Kim is one of the primary music selectors at Northbrook Public Library, and he's pretty dedicated to gathering albums that can inform a body of great depth. "We like to have a cultural and historical significance to our collection as well," Kim says. Finally Rich is certainly culturally and historically significant—considering Keef helped bring national attention to the local hip-hop scene—and while the rapper's negative reputation may keep his album out of other libraries, Kim thought it was important enough to include it in Northbrook's selection anyway. "We know that not every public library in this area may want to take a chance on purchasing this disc," he says.

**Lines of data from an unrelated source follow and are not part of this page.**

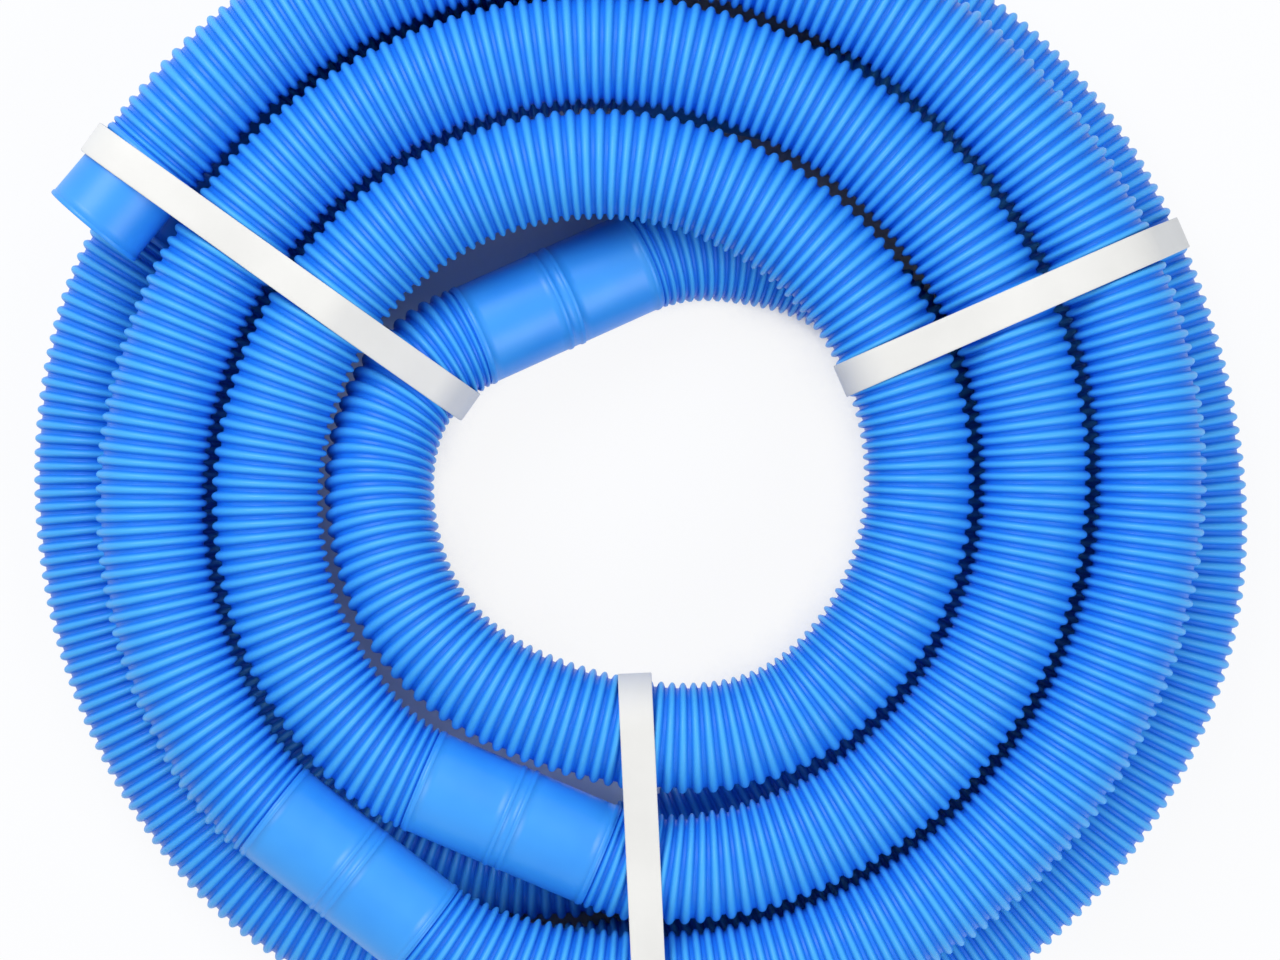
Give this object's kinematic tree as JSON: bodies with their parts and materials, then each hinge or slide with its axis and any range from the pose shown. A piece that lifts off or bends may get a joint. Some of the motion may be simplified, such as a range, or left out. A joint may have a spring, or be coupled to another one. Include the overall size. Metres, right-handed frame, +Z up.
{
  "type": "pool vacuum hose",
  "caption": "Ribbed suction hose with smooth moulded cuffs, wound into a flat coil and tied with flat straps.",
  "frame": {"origin": "middle of the coil's footprint, on the plane that it rests on", "axes": "+Z up through the coil's open centre; the outer end's mouth is at -X, +Y and points towards -X, -Y"},
  "size_m": [0.4841, 0.5067, 0.0892],
  "materials": {
    "ribbed_hose": "satin blow-moulded polyethylene",
    "smooth_cuff": "smooth satin moulded polyethylene",
    "strap": "soft white flat band"
  },
  "bodies": {
    "root": {"ribbed_section_1": "ribbed_hose", "ribbed_section_2": "ribbed_hose", "ribbed_section_3": "ribbed_hose", "ribbed_section_4": "ribbed_hose", "ribbed_section_5": "ribbed_hose", "ribbed_section_6": "ribbed_hose", "double_cuff_1": "smooth_cuff", "double_cuff_2": "smooth_cuff", "double_cuff_3": "smooth_cuff", "double_cuff_4": "smooth_cuff", "double_cuff_5": "smooth_cuff", "outer_end_cuff": "smooth_cuff", "lower_end_cuff": "smooth_cuff", "upper_left_strap": "strap", "right_strap": "strap", "lower_strap": "strap"}
  },
  "joints": []
}
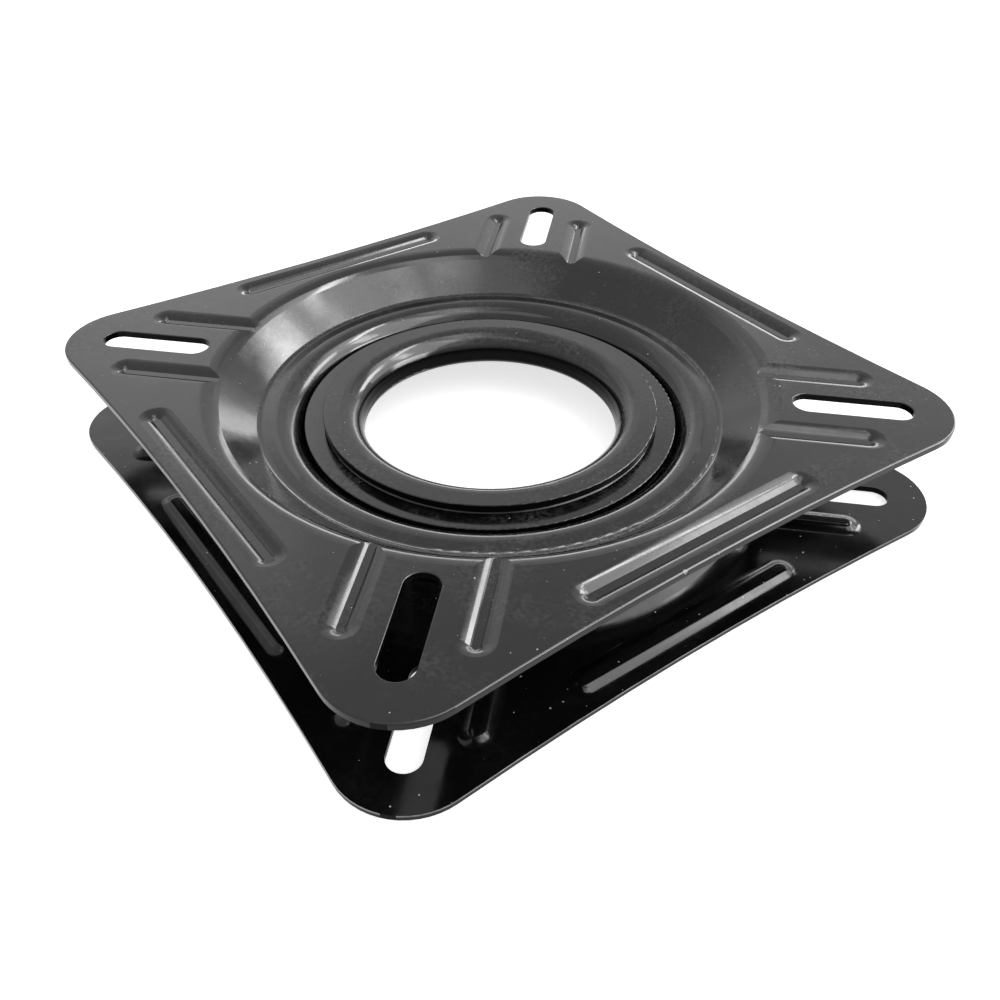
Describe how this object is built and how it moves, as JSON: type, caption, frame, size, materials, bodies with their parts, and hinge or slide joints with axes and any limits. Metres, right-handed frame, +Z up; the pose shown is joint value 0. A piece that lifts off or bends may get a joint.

The librarians at Northbrook pinpoint albums to add to its circulation by following a collection-development policy (the same one they use for the book selection) and by reviewing specialty sources—in the case of music those sources are magazines such as Billboard and sites such as Pitchfork and Consequence of Sound. "If there are reviews available, I'll read reviews, as many as I can, before I place an order," Kim says. "And run through as many websites as I can to see if it's something that can circulate due to popularity." According to Fake Shore Drive Finally Rich sold 50,000 copies its first week, which fits the "popularity" definition.

According to Kim there are already two hold requests for Finally Rich. While he recognizes Keef's popularity, Kim isn't much of a fan; he was only familiar with "I Don't Like," and the tune didn't rank terribly high for Kim. "On a scale of one through ten, [it's] maybe a five or six," he says. "It didn't really catch my ear."